Furthermore, I have encountered too many "serious buyers" who have never been an entrepreneur, but somehow believe they know all about buying and managing a business. And, I have seen many such "serious buyers" waste their own time and that of brokers and sellers and I've seen them miss some great opportunities because they won't acknowledge that they have a lot to learn.

Again, if buyers would recognize that the business broker particularly the business broker who has owned and operated his own businesses can be a priceless resource for them, they would be far more successful in their business search, business acquisition, and business management.

So, the most successful buyers are the ones who say:

I don't know show me, teach me, advise me.

How much of a down payment should I typically need?

What financing options are there from sellers, the SBA, financial institutions?"

What professionals should I have working with me in my search, during due diligence, in the transition of ownership?

"What parameters should I be setting for the search?

What are your suggestions for matching my abilities, finances, lifestyle, and goals with compatible businesses?"


Contributor: Business Appraisals, Valuations Advisor
Why do Business Brokers feel that all buyers should follow their rules or protocols? Not all buyers approach buying a business in the same manner especially those just starting out in the process.

With a little conversation with all of the four types of buyer mentioned you may help them narrow down their approach. Discussing their backgrounds and their goals will make them more comfortable disclosing more specific information on their wants and needs.

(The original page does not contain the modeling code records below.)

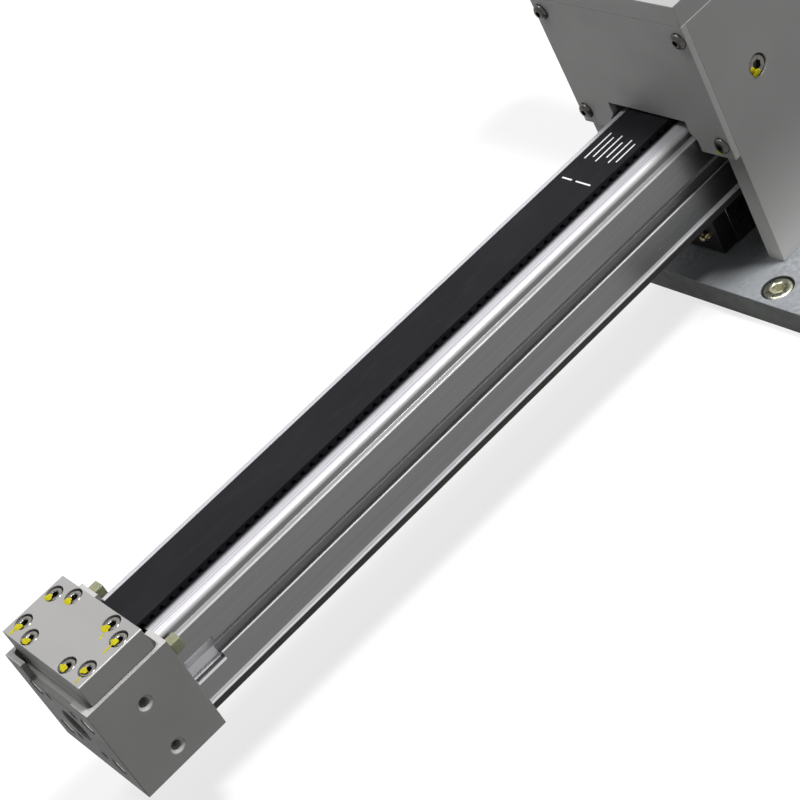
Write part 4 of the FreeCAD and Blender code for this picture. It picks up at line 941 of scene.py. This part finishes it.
class AXIS_OT_guide(bpy.types.Operator):
    """Finish the runner blocks, their caps and nipples, and the guide rail"""

    bl_idname = "axis.guide"
    bl_label = "Guide"

    def execute(self, context):
        for end in ("front", "rear"):
            eased_copy(f"runner_block_{end}", "head", "ground_steel", 0.2 * MM)
            eased_copy(f"runner_caps_{end}", "head", "black_plastic", 0.4 * MM, 3)
        eased_copy("guide_rail", "rail", "ground_steel", 0.15 * MM, 1)
        places = []
        for box in islands("grease_nipples"):
            way = away(box, 0)
            spot = (box[0] + box[1]) / 2
            spot.x = box[0].x if way[0] > 0 else box[1].x
            places.append((spot, way, 0.3))
        mesh = as_mesh(placed(nipple_template(), places), "nipples_detailed")
        show("nipples_detailed", mesh, "head", "brass", "brass", "grease_nipples")
        return {"FINISHED"}


def nipple_template():
    """Grease nipple that stands on z = 0: hexagon, neck and ball."""
    bm = bmesh.new()
    across = 2.2
    nut = [(0, 0), (across, 0), (across, 1.7), (1.9, 1.9), (1.35, 1.95)]
    neck = [(1.1, 2.4), (1.15, 2.8), (1.5, 3.1)]
    ball = [(1.55, 3.4), (1.2, 3.8), (0.5, 3.98), (0.35, 3.8), (0, 3.75)]
    hexagonal(lathe(bm, nut + neck + ball), across)
    return as_mesh(closed(bm), "nipple template")


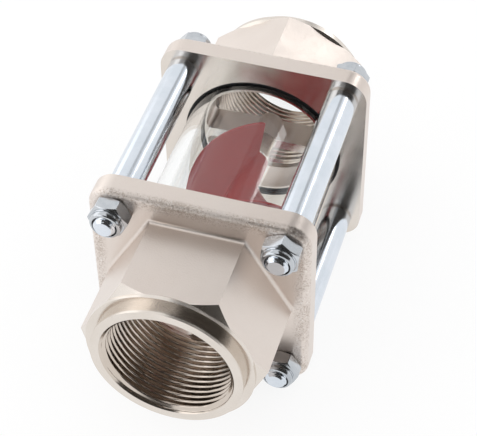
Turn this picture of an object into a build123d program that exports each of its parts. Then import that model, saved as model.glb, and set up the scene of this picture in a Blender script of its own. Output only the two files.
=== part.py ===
from build123d import *
import math
import os

# In-line flow indicator: a glass sight tube with a helical rotor, clamped between two threaded end
# blocks by four tie rods. Lengths are in millimetres. The flow axis is Y, Z is up, and the origin is
# on the flow axis, halfway between the two ports. The inlet is at -Y and the outlet at +Y.

# Distance between the two plates
plate_gap = 68.2

# Glass tube and its wall
tube_outer_radius = 30.0
tube_wall = 4.5
tube_engagement = 1.3

# Pipe thread of 1 1/2 inch in each port, with its countersink
thread_minor_radius = 22.42
countersink_step = 1.78
countersink_depth = 1.8

# Turned end of an end block, from the thread outwards
rim_wall = 3.2
rim_thickness = 1.0
collar_step = 0.4
collar_length = 3.1
ring_step = 3.3
ring_thickness = 1.5

# Hexagon of an end block, a little smaller over its flats than the ring
ring_proud = 1.05
hex_length = 31.2
hex_root_radius = 1.4
hex_chamfer_length = 2.6

# Square plate of an end block, round the hexagon's corners
corner_land = 2.025
plate_thickness = 8.5
plate_corner_radius = 9.0
plate_edge_radius = 2.6

# Moulded seal between tube and block, in its groove
seal_base_thickness = 1.5
seal_lip_thickness = 0.7
seal_lip_recess = 0.1
tube_clearance = 0.05
seal_clearance = 0.15
seal_inside_tube = 0.45
groove_land = 0.85

# Plain cavity of an end block on the tube's side
cavity_depth = 11.2
cavity_taper_length = 3.3

# Cast web across the cavity, with the boss that carries the rotor's bearing
web_thickness = 4.0
web_root_radius = 2.4
boss_radius = 4.8
boss_projection = 10.5
boss_root_radius = 1.2
boss_tip_chamfer = 0.5

# Tie rods and their threaded ends
rod_edge_distance = 9.3
rod_radius = 6.0
rod_chamfer = 1.0
stud_radius = 4.0
stud_projection = 1.4
stud_hole_clearance = 0.4

# Lock nuts, each with a nylon ring pressed in under its collar
nut_across_flats = 13.0
nut_hex_height = 5.6
nut_collar_radius = 5.7
nut_height = 8.0
nut_clearance = 0.05

# Turn of each nut about its rod, in degrees, as the nuts were tightened
inlet_nut_turns = [2.0, 25.0, 3.0, 14.0]
outlet_nut_turns = [10.0, -14.0, 20.0, 5.0]

# Rotor, shaft and bearings
blade_tip_clearance = 4.8
blade_thickness = 1.6
hub_radius = 5.0
rotor_lead = 84.0
rotor_end_play = 0.5
rotor_rest_angle = 80.5
shaft_radius = 2.0
shaft_clearance = 0.04
shaft_end_gap = 0.5
shaft_chamfer = 0.3
bush_radius = 3.5
bush_length = 12.0
bush_fit = 0.02
press_fit = 0.01

# Sizes that follow from the ones above
half_gap = plate_gap / 2
countersink_radius = thread_minor_radius + countersink_step
rim_radius = countersink_radius + rim_wall
collar_radius = rim_radius - collar_step
ring_radius = collar_radius + ring_step
hex_across_flats = 2 * (ring_radius - ring_proud)
hex_corner_radius = hex_across_flats / 2 / math.cos(math.radians(30))
plate_width = 2 * (hex_corner_radius + hex_root_radius + corner_land + plate_edge_radius)
rod_spacing = plate_width - 2 * rod_edge_distance
block_length = plate_thickness + hex_length + ring_thickness + collar_length + rim_thickness
tube_inner_radius = tube_outer_radius - tube_wall
groove_inner_radius = tube_inner_radius - seal_inside_tube
groove_outer_radius = tube_outer_radius + tube_clearance + seal_lip_thickness + seal_clearance
groove_depth = seal_base_thickness + tube_engagement
cavity_radius = groove_inner_radius - groove_land
blade_radius = tube_inner_radius - blade_tip_clearance
rotor_length = plate_gap - 2 * boss_projection - 2 * rotor_end_play
rod_places = [(-1, 1), (1, 1), (1, -1), (-1, -1)]


def turned(points):
    """A solid of revolution about Z from (radius, height) points."""
    outline = Polyline([(r, 0, h) for r, h in points], close=True)
    return revolve(make_face(outline), Axis.Z)


def tube(inner_radius, outer_radius, bottom, top):
    """A plain ring about Z between two heights."""
    return turned([
        (inner_radius, bottom),
        (outer_radius, bottom),
        (outer_radius, top),
        (inner_radius, top),
    ])


def rod_positions():
    """The four tie rod axes as (x, z) pairs."""
    half = rod_spacing / 2
    return [(side * half, level * half) for side, level in rod_places]


def block_outside():
    """Plate, hexagon and turned port end, with Z pointing out of the port and 0 at the inner face."""
    plate = extrude(RectangleRounded(plate_width, plate_width, plate_corner_radius), plate_thickness)
    plate = fillet(plate.edges().group_by(Axis.Z)[-1], plate_edge_radius)
    hex_end = plate_thickness + hex_length
    hexagon = extrude(RegularPolygon(hex_across_flats / 2, 6, major_radius=False), hex_length)
    # A lathe takes the hexagon's corners off in a cone down to the ring
    cone = turned([
        (0, plate_thickness),
        (hex_corner_radius, plate_thickness),
        (hex_corner_radius, hex_end - hex_chamfer_length),
        (ring_radius, hex_end),
        (0, hex_end),
    ])
    hexagon = Pos(0, 0, plate_thickness) * hexagon & cone
    body = plate + hexagon
    root = body.edges().filter_by_position(Axis.Z, plate_thickness - 0.01, plate_thickness + 0.01)
    root = [edge for edge in root if Vector(edge.center().X, edge.center().Y, 0).length < hex_corner_radius]
    body = fillet(root, hex_root_radius)
    ring_top = hex_end + ring_thickness
    collar_top = ring_top + collar_length
    port_end = turned([
        (0, hex_end - 1),
        (ring_radius - 1, hex_end - 1),
        (ring_radius, hex_end),
        (ring_radius, ring_top),
        (collar_radius, ring_top),
        (collar_radius, collar_top),
        (rim_radius, collar_top),
        (rim_radius, block_length),
        (0, block_length),
    ])
    return body + port_end


def web_passages():
    """The two openings of the cavity on either side of the web and its boss, with cast corners."""
    outline = Circle(cavity_radius) - Rectangle(web_thickness, 3 * cavity_radius) - Circle(boss_radius)
    between = (boss_radius + cavity_radius) / 2
    corners = outline.vertices()
    outline = fillet([corner for corner in corners if corner.center().length > between], web_root_radius)
    corners = outline.vertices()
    outline = fillet([corner for corner in corners if corner.center().length < between], boss_root_radius)
    return extrude(outline, cavity_depth)


def block_bore():
    """The turned bore beyond the web, with the thread's countersink, and the seal's groove."""
    bore = turned([
        (0, cavity_depth),
        (cavity_radius, cavity_depth),
        (thread_minor_radius, cavity_depth + cavity_taper_length),
        (thread_minor_radius, block_length - countersink_depth),
        (countersink_radius, block_length),
        (countersink_radius, block_length + 1),
        (0, block_length + 1),
    ])
    return bore + tube(groove_inner_radius, groove_outer_radius, -1, groove_depth)


def end_block():
    """One casting: plate, hexagon, port, web and boss."""
    body = block_outside() - block_bore() - web_passages()
    boss = Pos(0, 0, -boss_projection) * extrude(Circle(boss_radius), boss_projection + cavity_depth)
    boss = chamfer(boss.edges().sort_by(Axis.Z)[0], boss_tip_chamfer)
    body = body + boss
    pocket = extrude(Circle(bush_radius + bush_fit), bush_length)
    body = body - Pos(0, 0, -boss_projection) * pocket
    for x, y in rod_positions():
        hole = extrude(Circle(stud_radius + stud_hole_clearance), plate_thickness)
        body = body - Pos(x, y, 0) * hole
    return body


def at_inlet(piece):
    """Places a piece of an end block, built with Z pointing outwards, at the inlet."""
    return Pos(0, -half_gap, 0) * Rot(90, 0, 0) * piece


def at_outlet(piece):
    """Places a piece at the outlet, a quarter turn round from the inlet."""
    return Pos(0, half_gap, 0) * Rot(0, 90, 0) * Rot(-90, 0, 0) * piece


def sight_tube():
    length = plate_gap + 2 * tube_engagement
    return Rot(-90, 0, 0) * tube(tube_inner_radius, tube_outer_radius, -length / 2, length / 2)


def seal():
    """A moulded ring of L section: the tube stands on its base and inside its lip."""
    inner = groove_inner_radius + seal_clearance
    outer = groove_outer_radius - seal_clearance
    lip = outer - seal_lip_thickness
    return turned([
        (inner, groove_depth),
        (outer, groove_depth),
        (outer, seal_lip_recess),
        (lip, seal_lip_recess),
        (lip, tube_engagement),
        (inner, tube_engagement),
    ])


def tie_rod():
    """A thick turned rod between the plates, with a thinner threaded end through each plate and nut."""
    stud_end = half_gap + plate_thickness + nut_height + stud_projection
    half = [
        (rod_radius, 0),
        (rod_radius, half_gap - rod_chamfer),
        (rod_radius - rod_chamfer, half_gap),
        (stud_radius, half_gap),
        (stud_radius, stud_end),
    ]
    mirrored = [(r, -h) for r, h in reversed(half[1:])]
    return Rot(-90, 0, 0) * turned([(0, -stud_end)] + mirrored + half + [(0, stud_end)])


def lock_nut():
    """A hexagon under a round collar that holds the nylon ring, with its seat at 0."""
    collar_height = nut_height - nut_hex_height
    hexagon = extrude(RegularPolygon(nut_across_flats / 2, 6, major_radius=False), nut_hex_height)
    collar = Pos(0, 0, nut_hex_height) * extrude(Circle(nut_collar_radius), collar_height)
    return hexagon + collar - extrude(Circle(stud_radius + nut_clearance), nut_height)


def rotor():
    """Helical blades and hub in one moulding, bored for the shaft, made along Z and laid along Y."""
    blades = Rectangle(2 * blade_radius, blade_thickness)
    twist = 360 * rotor_length / rotor_lead
    blades = Solid.extrude_linear_with_rotation(
        blades.faces()[0],
        center=(0, 0, 0),
        normal=(0, 0, rotor_length),
        angle=twist,
    )
    hub = extrude(Circle(hub_radius), rotor_length)
    shaft_hole = extrude(Circle(shaft_radius + press_fit), rotor_length)
    start_angle = -rotor_rest_angle - twist
    return Rot(-90, 0, 0) * Pos(0, 0, -rotor_length / 2) * Rot(0, 0, start_angle) * (hub + blades - shaft_hole)


def rotor_shaft():
    length = rotor_length + 2 * rotor_end_play + 2 * (bush_length - shaft_end_gap)
    shaft = extrude(Circle(shaft_radius), length / 2, both=True)
    shaft = chamfer(shaft.edges().group_by(Axis.Z)[0] + shaft.edges().group_by(Axis.Z)[-1], shaft_chamfer)
    return Rot(-90, 0, 0) * shaft


def bush():
    """Plain bearing, flush with the boss's tip."""
    return Pos(0, 0, -boss_projection) * tube(shaft_radius + shaft_clearance, bush_radius, 0, bush_length)


def save(piece, name):
    solids = piece.solids()
    if len(solids) != 1:
        raise ValueError(f"{name} has {len(solids)} solids")
    export_step(solids[0], f"parts/{name}.step")


os.makedirs("parts", exist_ok=True)

block = end_block()
save(at_inlet(block), "inlet_block")
save(at_outlet(block), "outlet_block")
save(at_inlet(seal()), "inlet_seal")
save(at_outlet(seal()), "outlet_seal")
save(at_inlet(bush()), "inlet_bush")
save(at_outlet(bush()), "outlet_bush")
save(sight_tube(), "sight_tube")
save(rotor(), "rotor")
save(rotor_shaft(), "rotor_shaft")

for number, (x, z) in enumerate(rod_positions(), start=1):
    save(Pos(x, 0, z) * tie_rod(), f"tie_rod_{number}")
    seat = half_gap + plate_thickness
    inlet_place = Pos(x, -seat, z) * Rot(90, 0, 0) * Rot(0, 0, inlet_nut_turns[number - 1])
    outlet_place = Pos(x, seat, z) * Rot(-90, 0, 0) * Rot(0, 0, outlet_nut_turns[number - 1])
    save(inlet_place * lock_nut(), f"inlet_nut_{number}")
    save(outlet_place * lock_nut(), f"outlet_nut_{number}")
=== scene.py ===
import math

import bmesh
import bpy
from mathutils import Matrix, Vector


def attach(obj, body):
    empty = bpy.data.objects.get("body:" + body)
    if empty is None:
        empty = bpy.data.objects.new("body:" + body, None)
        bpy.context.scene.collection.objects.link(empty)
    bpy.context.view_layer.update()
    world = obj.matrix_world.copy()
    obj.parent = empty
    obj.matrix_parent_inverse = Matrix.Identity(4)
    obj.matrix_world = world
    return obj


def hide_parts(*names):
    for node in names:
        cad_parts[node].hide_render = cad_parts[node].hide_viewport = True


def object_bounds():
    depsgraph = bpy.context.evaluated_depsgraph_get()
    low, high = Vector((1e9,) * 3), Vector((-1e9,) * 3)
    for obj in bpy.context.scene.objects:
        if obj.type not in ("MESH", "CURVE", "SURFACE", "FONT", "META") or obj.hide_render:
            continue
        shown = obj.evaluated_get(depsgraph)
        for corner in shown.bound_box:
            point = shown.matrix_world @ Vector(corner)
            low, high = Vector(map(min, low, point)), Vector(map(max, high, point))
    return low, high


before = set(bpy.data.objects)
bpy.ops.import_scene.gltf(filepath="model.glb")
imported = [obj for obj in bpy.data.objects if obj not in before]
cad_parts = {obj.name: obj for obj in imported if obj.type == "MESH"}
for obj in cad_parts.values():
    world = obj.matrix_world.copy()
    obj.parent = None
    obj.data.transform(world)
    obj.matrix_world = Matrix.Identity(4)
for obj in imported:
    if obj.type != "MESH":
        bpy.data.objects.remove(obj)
cad_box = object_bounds()


# End blocks: two equal brass castings with a thin nickel plating, a quarter turn apart. Each is a
# square plate with a spanner hexagon, a turned port with a 1 1/2 inch pipe thread, and a cast web
# with a boss inside. The plates' inner faces and the ports are turned, and the rest stays as cast.
# The thread's nickel is coloured darker than the other turned faces: painted shade inside the ports.
HALF_GAP = 0.0341
BLOCK_DEPTH = 0.0453
CAVITY_DEPTH = 0.0112
CAVITY_TAPER = 0.0033
CAVITY_RADIUS = 0.0242
PORT_PITCH = 0.002309
PORT_MINOR = 0.02242
PORT_MAJOR = 0.0239
COUNTERSINK_DEPTH = 0.0018
HEX_END_DEPTH = 0.0397
HEX_CHAMFER = 0.0026
GROOVE_RADIUS = 0.0315
GROOVE_DEPTH = 0.003
THREAD_ROUND = 0.28
BORE_COLUMNS = 168
ROWS_PER_PITCH = 20
BORE_INSET = 0.00005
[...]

Don t forget, you as a Business Broker have to prove yourself to them to gain their confidence.

I do know that there are perpetual buyers out there who can never make that leap of faith necessary to own a business but they are just part of doing business.

The two year cutoff makes no sense. If I were looking to buy a business I would not buy a business until I found the right one even if it takes more than two years. My life savings would be involved and I would not settle on something because I have looked for over two years.

Contributor: Business Broker, SF Bay Area
The biggest mistake I have seen Buyers make is to not have a clear idea of the type of business they are looking for. Many buyers start off by looking at the money they wish to make and look around for many different types of businesses. But after spending a lot of time understanding what is involved in each business they conclude that they don t want to do it.

So the three key factors a buyer should consider are:

(i) what do they want to do and why they have a qualification or interest in doing it

(ii) the location, a long commute rarely works out

(iii) down payment they have available to purchase the business.

As a broker when a buyer says one of the following, it is a clear red flag to me that they are unlikely to buy a business:

(i) I won t provide my financials as you don t have to worry about down payment

(ii) I won t be working full time in the business and will have people manage it for me

(iii) don t worry about the distance.

My best recommendation to Buyers is to think about the following:

(i) what you are good at and what you are excited about

(ii) do you like interacting with many new people or a handful of steady customers

(iii) are you good at managing a large number of employees or a handful of them

(iv) what kind of a work environment are you comfortable with

(v) how much money does the business has to make for you

(vi) how far from home do you want the business to be. Then you can focus on the types of businesses that meet your criteria in the geographic area of your preference.